At my job, our work schedules are set every eight weeks.
In those eight weeks, we have to work 4 Saturdays and 2 Sundays.
And 2 of those Saturdays have to be in each of the two four-week sections of those eight weeks, Weeks 1-4 and 5-8.
And the 2 Sundays have to be split between weeks 1-4 and 5-8.
There are five people who are scheduled.
Presuming that no one asks for vacation time, what is the most equitable distribution possible of people getting a consecutive Saturday and Sunday off?
Sunday is the beginning of the work week and Saturday is the end.

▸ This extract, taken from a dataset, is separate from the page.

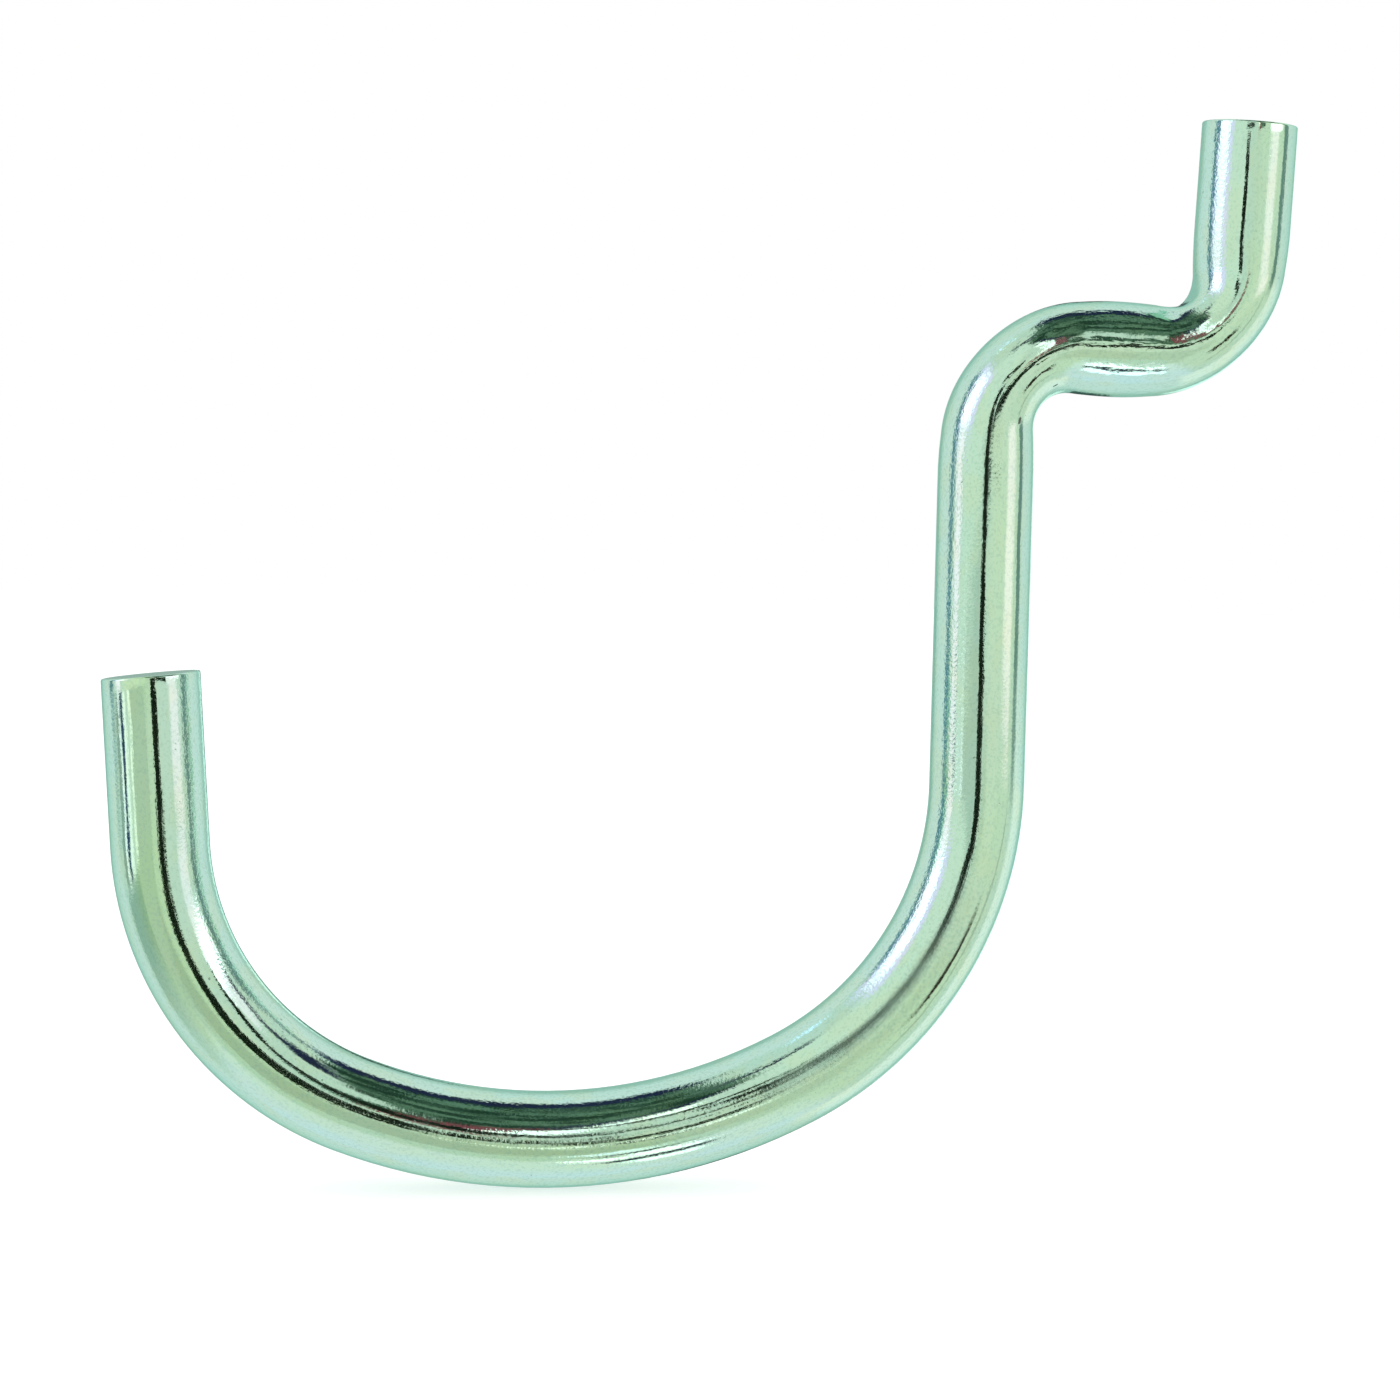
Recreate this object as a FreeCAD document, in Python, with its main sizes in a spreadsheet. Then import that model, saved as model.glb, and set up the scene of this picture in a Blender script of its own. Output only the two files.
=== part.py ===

My numerous charts I have prepared can’t figure this out.
Bob, using full-timers only, I can come up with three employees only half of the time. Can we allow a part-timer to fill in every other Saturday? Otherwise, some of your full-timers will work 5 or more Saturdays in an eight-week period.
Wkr 1 Wkr 2 Wkr 3 Wkr 4 Wkr 5
------ ------ ------- ------- -------
1 A, U A A U
2 A, U A
3 A U A
4 A A U A
5 U A A A,U
6 A A, U
7 A U A
8 A U A A
This way, over an eight-week period four of your full-timers get three full weekends off, while the fifth gets two full weekends off.
Every eight-week period, rotate the worker who gets the two weekends off (in the chart above, it’s worker 3). Over a period of forty weeks, all five full-timers will get 14 full weekends off.
Also, looking at the last chart, no one has to work more than one weekend in an eight-week period. Over a forty-week period, all five full-timers will work only four full weekends.
And for the worker who gets the two-weekends-in-eight-off (wkr 3)? The trade-off is that s/he doesn’t have to work any full weekends during those eight weeks.